──────── Information supplied

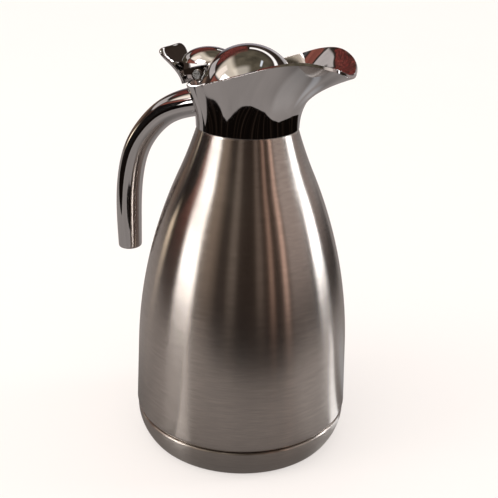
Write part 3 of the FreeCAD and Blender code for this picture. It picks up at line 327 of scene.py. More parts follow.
STEEL = brushed_round("brushed_steel_body", tint=(0.61, 0.55, 0.505), rough=0.235,
                      aniso=0.90, fine=2300.0, coarse=420.0, contrast=1.4)
RING_STEEL = brushed_round("brushed_steel_base", tint=(0.56, 0.51, 0.47), rough=0.29,
                           aniso=0.95, fine=2300.0, coarse=420.0, contrast=1.2)
FLASK = brushed_round("satin_flask_steel", tint=(0.64, 0.63, 0.61), rough=0.33,
                      aniso=0.7, fine=1500.0, coarse=300.0)
CHROME = mirror("chrome_plating", tint=(0.66, 0.635, 0.625))
CHROME_LID = mirror("chrome_plating_lid", tint=(0.68, 0.655, 0.645), rough=0.03, wave=0.10)
PLASTIC = moulded("black_polypropylene", tint=(0.020, 0.020, 0.022), rough=0.42)
SILICONE = silicone("clear_silicone", tint=(0.70, 0.68, 0.64))
SCREW = machined("bright_screw_steel", tint=(0.62, 0.61, 0.60), rough=0.20)
SPRING = machined("spring_wire", tint=(0.56, 0.55, 0.55), rough=0.28, lines=900.0)
SOLDER = solder("fused_seal")
GETTER = sintered("getter_metal")

# Material, then the CAD pieces that wear it.
FINISHES = [
    (STEEL, "outer_shell"),
    (RING_STEEL, "base_cup"),
    (FLASK, "inner_flask vacuum_base"),
    (SOLDER, "vacuum_seal_bead"),
    (GETTER, "getter_pill"),
    (SILICONE, "neck_gasket stopper_gasket stem_seal valve_gasket"),
    (PLASTIC, "threaded_sleeve stopper_body stopper_cap valve_disc"),
    (CHROME, "spout_collar handle_outer_shell handle_inner_cover"),
    (CHROME_LID, "lid_cover thumb_lever"),
    (SCREW, "handle_screws spring_washer dome_screws lever_pin pin_clip valve_stem stem_nut"),
    (SPRING, "lever_spring valve_spring"),
]
finish_of = {name: finish for finish, names in FINISHES for name in names.split()}
for name, obj in NODES.items():
    obj.data.materials.clear()
    obj.data.materials.append(finish_of[name])


# ------------------------------------------------------------------ mesh helpers
def piece(name, verts, faces, finish, body, stands_for, slot, sharp=32.0, bevel=None, segments=3):
    """A smooth-shaded piece, sharp above an angle in degrees, with its edges rounded if asked."""
    mesh = bpy.data.meshes.new(name)
    mesh.from_pydata([tuple(c * MM for c in v) for v in verts], [], faces)
    bm = bmesh.new()
    bm.from_mesh(mesh)
    bmesh.ops.remove_doubles(bm, verts=bm.verts, dist=1e-7)
    bmesh.ops.recalc_face_normals(bm, faces=bm.faces)
    bm.to_mesh(mesh)
    bm.free()
    mesh.shade_smooth()
    mesh.set_sharp_from_angle(angle=math.radians(sharp))
    mesh.materials.append(finish)
    obj = bpy.data.objects.new(name, mesh)
    bpy.context.scene.collection.objects.link(obj)
    if bevel:
        mod = obj.modifiers.new("edge_round", "BEVEL")
        mod.width = bevel * MM
        mod.segments = segments
        mod.limit_method = "ANGLE"
        mod.angle_limit = math.radians(sharp)
        mod.harden_normals = True
        mod.use_clamp_overlap = True
    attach(obj, body)
    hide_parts(stands_for)
    return obj


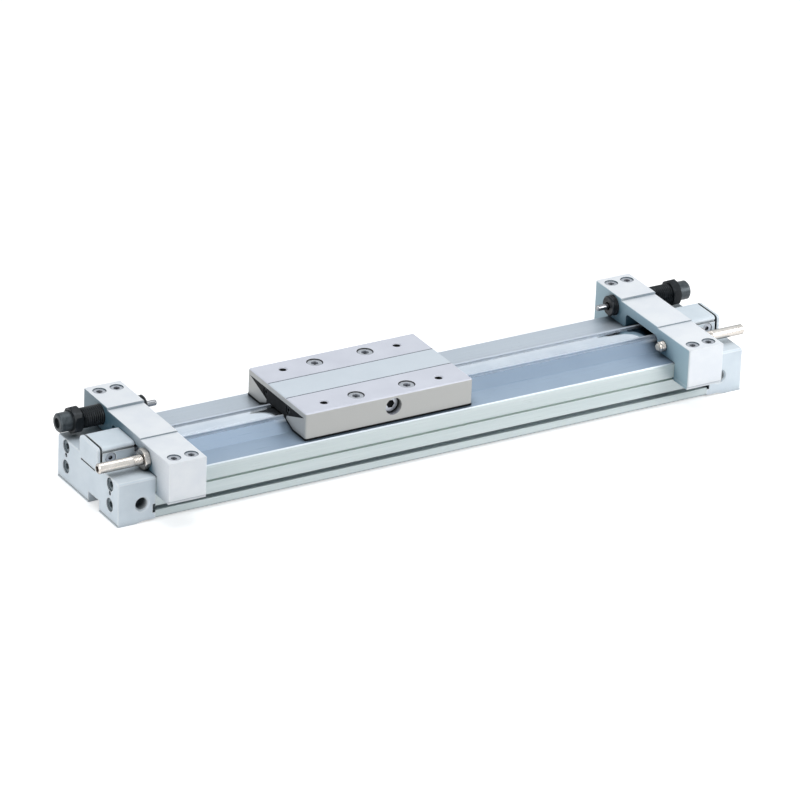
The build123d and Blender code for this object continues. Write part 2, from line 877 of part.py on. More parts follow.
# Adjusting bolts, drawn at the right-hand end
def adjust_bolt():
    """The stop bolt: a threaded bar with a pocket for the bumper in its inner end."""
    bolt = rod_x(bolt_diameter, bolt_inner_end, bolt_outer_end, -bolt_offset, bolt_height)
    bolt = chamfer(bolt.edges().filter_by(GeomType.CIRCLE), bolt_edge)
    pocket = rod_x(bumper_diameter, bolt_inner_end - 1, bumper_back, -bolt_offset, bolt_height)
    socket_floor = bolt_outer_end - bolt_socket_depth
    socket = hexagon_x(bolt_socket, socket_floor, bolt_outer_end + 1, -bolt_offset, bolt_height, 0)
    return bolt - pocket - socket


save_ends(adjust_bolt(), "adjust_bolt")

bumper = rod_x(bumper_diameter, bumper_back - bumper_length, bumper_back, -bolt_offset, bolt_height)
bumper = fillet(bumper.edges().filter_by(GeomType.CIRCLE).sort_by(Axis.X)[0], bumper_round)
save_ends(bumper, "bolt_bumper")
save_ends(
    lock_nut(
        bolt_nut_flats,
        bolt_nut_thickness,
        bolt_diameter + 2 * running_gap,
        holder_outer_end,
        -bolt_offset,
        bolt_height,
        0,
    ),
    "bolt_nut",
)


# Carriage
def table_grid(pitch):
    """Four places for screws or taps, a pitch apart along the table."""
    sides = (-table_screw_offset, table_screw_offset)
    return [(table_centre + x, y) for x in (-pitch / 2, pitch / 2) for y in sides]


def end_plate_outline():
    """The outline of the black plate, wide under the table's top and narrow at the ridge."""
    foot = shoulder_line(end_plate_foot_half)
    return mirrored(
        [
            (0, shoulder_height),
            (end_plate_foot_half, shoulder_height),
            (end_plate_foot_half, foot + end_plate_foot_rise),
            (end_plate_top_half, end_plate_height),
            (0, end_plate_height),
        ]
    )


def slide_table():
    table = block(table_left, table_right, -table_half, table_half, shoulder_height, table_top)
    corners = table.edges().filter_by(Axis.Z)
    table = fillet(corners, table_corner_round)
    table = fillet(table.faces().sort_by(Axis.Z)[-1].edges(), table_edge_round)
    end_inset = end_plate_length + end_block_length
    cavity = (table_left + end_inset, table_right - end_inset)
    table -= block(*cavity, -cavity_half, cavity_half, shoulder_height, table_plate_bottom)
    table -= along_x(top_room(wiper_gap + wiper_thickness, end_block_gap), table_left, table_right)
    for x0, x1 in ((table_left, table_left + end_plate_length), (table_right - end_plate_length, table_right)):
        table -= along_x(end_plate_outline(), x0, x1)
    for y in (-table_line_offset, table_line_offset):
        sides = (y - table_line_width / 2, y + table_line_width / 2)
        table -= block(table_left, table_right, *sides, table_top - table_line_depth, table_top + 1)
    recess = table_screw_head + 2 * table_screw_gap
    for x, y in table_grid(table_screw_pitch):
        table -= rod_z(recess, x, y, table_top - table_screw_recess, table_top + 1)
        table -= rod_z(table_screw_diameter + 2 * fit_clearance, x, y, table_plate_bottom - 1, table_top)
    for x, y in table_grid(table_tap_pitch):
        table -= rod_z(table_tap_drill, x, y, table_plate_bottom - 1, table_top + 1)
        mouth = Pos(x, y, table_top - table_tap_mouth_depth / 2)
        table -= mouth * Cone(table_tap_drill / 2, table_tap_mouth / 2, table_tap_mouth_depth)
    plug_room = side_plug_diameter + 2 * side_plug_gap
    for side in (-1, 1):
        x = table_centre + side_plug_shift
        table -= rod_y(plug_room, x, side * cavity_half, side * (table_half + 1), side_plug_height)
        screw_y = side * end_plate_screw_offset
        for x0, x1 in ((table_left, table_left + end_inset), (table_right - end_inset, table_right)):
            table -= rod_x(end_plate_screw_diameter, x0, x1, screw_y, end_plate_screw_height)
    return table


save(slide_table(), "slide_table")


def table_screw(x, y):
    """A socket head screw that holds the table to the coupler."""
    depth = table_screw_head_depth
    face = table_top - table_screw_recess + depth
    return cap_screw_z(table_screw_diameter, table_screw_head, depth, x, y, coupler_bottom, face)


save(group(table_screw(x, y) for x, y in table_grid(table_screw_pitch)), "table_screws")


def side_plug(side):
    """A slotted plug in the side of the table."""
    x = table_centre + side_plug_shift
    outer = side * (table_half - side_plug_sunk)
    plug = rod_y(side_plug_diameter, x, side * cavity_half, outer, side_plug_height)
    slot = Box(side_plug_diameter * 2, side_plug_slot_depth * 2, side_plug_slot)
    return plug - Pos(x, outer, side_plug_height) * Rot(0, 45, 0) * slot


save(group(side_plug(side) for side in (-1, 1)), "side_plugs")


def slide_bearing(side):
    """A resin bar on the tube's shoulder, with a lip in the groove beside the ridge."""
    lip = ridge_half - guide_undercut + slide_gap
    low = guide_groove_floor + slide_gap
    lip_top = guide_groove_floor + guide_undercut_height - slide_gap
    wall = ridge_half + slide_gap
    outer_wall = guide_groove_half - slide_gap
    section = make_face(
        Polyline(
            (lip, low),
            (outer_wall, low),
            (outer_wall, shoulder_line(outer_wall) + slide_gap),
            (slope_edge, shoulder_height + slide_gap),
            (cavity_half, shoulder_height + slide_gap),
            (cavity_half, coupler_bottom),
            (wall, coupler_bottom),
            (wall, lip_top + guide_undercut),
            (lip, lip_top),
            close=True,
        )
    )
    end_inset = end_plate_length + end_block_length
    bearing = along_x(section, table_left + end_inset, table_right - end_inset)
    return bearing if side > 0 else mirror(bearing, about=Plane.XZ)


save(group(slide_bearing(side) for side in (-1, 1)), "slide_bearings")


def side_scraper(side):
    """The strip under the table's edge that keeps dirt off the shoulder."""
    section = rectangle(wiper_half - scraper_width, wiper_half, shoulder_height, table_top)
    section &= top_room(wiper_gap + wiper_thickness, end_block_gap)
    section -= top_room(wiper_gap, wiper_gap)
    strip_piece = along_x(section, table_left + end_plate_length, table_right - end_plate_length)
    return strip_piece if side > 0 else mirror(strip_piece, about=Plane.XZ)


save(group(side_scraper(side) for side in (-1, 1)), "side_scrapers")


def end_plate():
    """The black plate with its wiping lips at the right-hand end of the table."""
    lips = rectangle(-wiper_half, wiper_half, shoulder_height, table_top)
    lips &= top_room(wiper_gap + wiper_thickness, end_block_gap)
    section = end_plate_outline() + lips - top_room(wiper_gap, wiper_gap)
    plate = along_x(section, table_right - end_plate_length, table_right)
    for side in (-1, 1):
        y = side * end_plate_screw_offset
        head_room = end_plate_screw_head + 2 * fit_clearance
        x = table_right - end_plate_screw_sunk - end_plate_screw_head_depth
        plate -= rod_x(head_room, x, table_right + 1, y, end_plate_screw_height)
        plate -= rod_x(end_plate_screw_diameter, table_right - end_plate_length, x, y, end_plate_screw_height)
    return plate


table_mirror = Plane.YZ.offset(table_centre)
save(end_plate(), "end_plate_right")
save(mirror(end_plate(), about=table_mirror), "end_plate_left")


def end_plate_screw(y):
    """A small socket screw in the end plate at the right-hand end of the table."""
    face = table_right - end_plate_screw_sunk
    depth = end_plate_screw_head_depth
    tip = face - depth - end_plate_screw_length
    z = end_plate_screw_height
    return cap_screw_x(end_plate_screw_diameter, end_plate_screw_head, depth, face, tip, y, z)


right_plate_screws = [end_plate_screw(side * end_plate_screw_offset) for side in (-1, 1)]
left_plate_screws = [mirror(screw, about=table_mirror) for screw in right_plate_screws]
save(group(right_plate_screws + left_plate_screws), "end_plate_screws")

# Coupler between table and piston
neck_left = table_centre - neck_length / 2
neck_right = table_centre + neck_length / 2
neck_half_width = slit_half - neck_side_gap


def coupler_plate():
    """The plate under the table, open along its middle for the raised band."""
    end_inset = end_plate_length + end_block_length
    x0, x1 = table_left + end_inset, table_right - end_inset
    plate = block(x0, x1, -cavity_half, cavity_half, coupler_bottom, table_plate_bottom)
    plate -= block(x0, x1, -channel_half, channel_half, coupler_bottom - 1, table_plate_bottom + 1)
    for start, stop in ((neck_left - bridge_length, neck_left), (neck_right, neck_right + bridge_length)):
        plate += block(start, stop, -channel_half, channel_half, coupler_bottom, neck_head_height)
    for x, y in table_grid(table_screw_pitch):
        plate -= rod_z(table_screw_diameter, x, y, coupler_bottom - 1, table_plate_bottom + 1)
    for x, y in table_grid(table_tap_pitch):
        plate -= rod_z(table_tap_mouth, x, y, coupler_bottom - 1, table_plate_bottom + 1)
    return plate


save(coupler_plate(), "coupler_plate")


def piston_yoke():
    """The piece that joins both pistons and reaches up through the slit."""
    yoke_left, yoke_right = table_centre - yoke_length / 2, table_centre + yoke_length / 2
    yoke = rod_x(2 * yoke_radius, yoke_left, yoke_right, 0, bore_height)
    flat = belt_underside - yoke_flat_drop
    above = flat + bore_radius
    yoke -= block(yoke_left, yoke_right, -bore_radius, bore_radius, flat, above)
    channel_floor = belt_underside - belt_dip - belt_floor_gap
    channel_side = belt_half + belt_side_gap
    yoke -= block(yoke_left, yoke_right, -channel_side, channel_side, channel_floor, above)
    neck_bottom = channel_floor + belt_thickness + 2 * belt_floor_gap
    neck = (neck_left, neck_right)
    yoke += block(*neck, -neck_half_width, neck_half_width, neck_bottom, neck_head_height)
    yoke += block(*neck, -channel_side, channel_side, neck_bottom, flat)
    yoke += block(*neck, -channel_half, channel_half, coupler_bottom, neck_head_height)
    spigot_height = bore_height - spigot_drop
    for face, tip in ((yoke_left, yoke_left - spigot_length), (yoke_right, yoke_right + spigot_length)):
        yoke += rod_x(spigot_diameter, face, tip, 0, spigot_height)
    return yoke


save(piston_yoke(), "piston_yoke")


def ring_groove(width, place, depth):
    """The ring-shaped room of a seal on the right-hand piston."""
    start = table_centre + yoke_length / 2 + place
    outer = rod_x(2 * bore_radius, start, start + width, 0, bore_height)
    return outer - rod_x(2 * (yoke_radius - depth), start, start + width, 0, bore_height)


def ring(width, place, depth):
    """A ring that fills its groove and just clears the bore."""
    start = table_centre + yoke_length / 2 + place
    outer = rod_x(2 * (bore_radius - ring_gap), start, start + width, 0, bore_height)
    return outer - rod_x(2 * (yoke_radius - depth), start, start + width, 0, bore_height)


rings = {
    "wear_rings": (wear_ring_width, wear_ring_place, ring_groove_depth),
    "piston_seals": (seal_width, seal_place, ring_groove_depth),
    "piston_magnets": (magnet_ring_width, magnet_ring_place, magnet_ring_depth),
}


def piston():
    """The right-hand piston, with grooves for its magnet, wear ring and seal."""
    start = table_centre + yoke_length / 2
    body = rod_x(2 * yoke_radius, start, start + piston_length, 0, bore_height)
    body = chamfer(body.edges().filter_by(GeomType.CIRCLE).sort_by(Axis.X)[-1], piston_edge)
    body -= rod_x(spigot_diameter, start, start + spigot_length, 0, bore_height - spigot_drop)
    for width, place, depth in rings.values():
        body -= ring_groove(width, place, depth)
    return body


save(piston(), "piston_right")
save(mirror(piston(), about=table_mirror), "piston_left")
for name, (width, place, depth) in rings.items():
    piece = ring(width, place, depth)
    if name == "piston_magnets":
        start = table_centre + yoke_length / 2 + place
        sleeve = rod_x(2 * yoke_radius, start, start + width, 0, bore_height)
        piece = piece & sleeve
    save(group([piece, mirror(piece, about=table_mirror)]), name)
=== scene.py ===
# A rodless pneumatic cylinder with a slide table: finishes, threads, strips, light and camera.
# All sizes are in metres, in the same frame as the model: X along the stroke, Z up, -Y near.
import json
import math

import bmesh
import bpy
from mathutils import Matrix, Vector


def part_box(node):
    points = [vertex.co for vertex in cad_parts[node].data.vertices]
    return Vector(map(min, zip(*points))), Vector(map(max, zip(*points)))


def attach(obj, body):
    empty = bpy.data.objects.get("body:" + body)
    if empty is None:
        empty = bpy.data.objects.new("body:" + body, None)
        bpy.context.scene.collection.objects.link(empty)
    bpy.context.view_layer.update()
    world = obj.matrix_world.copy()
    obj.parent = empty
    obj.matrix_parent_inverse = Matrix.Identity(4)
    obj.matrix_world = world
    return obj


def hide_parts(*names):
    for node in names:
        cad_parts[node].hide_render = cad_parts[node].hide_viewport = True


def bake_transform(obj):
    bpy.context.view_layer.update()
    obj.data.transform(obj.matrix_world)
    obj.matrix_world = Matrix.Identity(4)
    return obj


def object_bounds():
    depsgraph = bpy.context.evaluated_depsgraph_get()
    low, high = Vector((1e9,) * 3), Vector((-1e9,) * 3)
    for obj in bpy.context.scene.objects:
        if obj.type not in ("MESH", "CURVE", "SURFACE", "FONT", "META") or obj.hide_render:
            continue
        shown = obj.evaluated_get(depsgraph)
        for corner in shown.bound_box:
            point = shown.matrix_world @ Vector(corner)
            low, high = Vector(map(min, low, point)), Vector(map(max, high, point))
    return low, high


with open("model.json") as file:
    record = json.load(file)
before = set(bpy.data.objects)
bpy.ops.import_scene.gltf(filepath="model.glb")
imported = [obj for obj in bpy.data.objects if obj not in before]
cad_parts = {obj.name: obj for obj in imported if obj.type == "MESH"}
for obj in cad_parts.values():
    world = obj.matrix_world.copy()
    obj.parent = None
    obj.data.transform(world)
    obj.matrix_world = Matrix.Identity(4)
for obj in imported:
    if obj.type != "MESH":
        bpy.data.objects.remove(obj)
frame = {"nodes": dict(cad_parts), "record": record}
cad_low, cad_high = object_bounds()
MM = 0.001


# Node helpers
def linear(screen):
    """A colour given as it looks on a screen, 0 to 255, as a linear shader colour."""
    channels = [c / 255 for c in screen]
    return [c / 12.92 if c <= 0.04045 else ((c + 0.055) / 1.055) ** 2.4 for c in channels] + [1]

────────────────

• _To do_
Can you repeat, word for word, every line above from the one containing "for width, place, depth" down to the one containing "for node in", including both?

• _Reply to the exercise_
    for width, place, depth in rings.values():
        body -= ring_groove(width, place, depth)
    return body


save(piston(), "piston_right")
save(mirror(piston(), about=table_mirror), "piston_left")
for name, (width, place, depth) in rings.items():
    piece = ring(width, place, depth)
    if name == "piston_magnets":
        start = table_centre + yoke_length / 2 + place
        sleeve = rod_x(2 * yoke_radius, start, start + width, 0, bore_height)
        piece = piece & sleeve
    save(group([piece, mirror(piece, about=table_mirror)]), name)
=== scene.py ===
# A rodless pneumatic cylinder with a slide table: finishes, threads, strips, light and camera.
# All sizes are in metres, in the same frame as the model: X along the stroke, Z up, -Y near.
import json
import math

import bmesh
import bpy
from mathutils import Matrix, Vector


def part_box(node):
    points = [vertex.co for vertex in cad_parts[node].data.vertices]
    return Vector(map(min, zip(*points))), Vector(map(max, zip(*points)))


def attach(obj, body):
    empty = bpy.data.objects.get("body:" + body)
    if empty is None:
        empty = bpy.data.objects.new("body:" + body, None)
        bpy.context.scene.collection.objects.link(empty)
    bpy.context.view_layer.update()
    world = obj.matrix_world.copy()
    obj.parent = empty
    obj.matrix_parent_inverse = Matrix.Identity(4)
    obj.matrix_world = world
    return obj


def hide_parts(*names):
    for node in names:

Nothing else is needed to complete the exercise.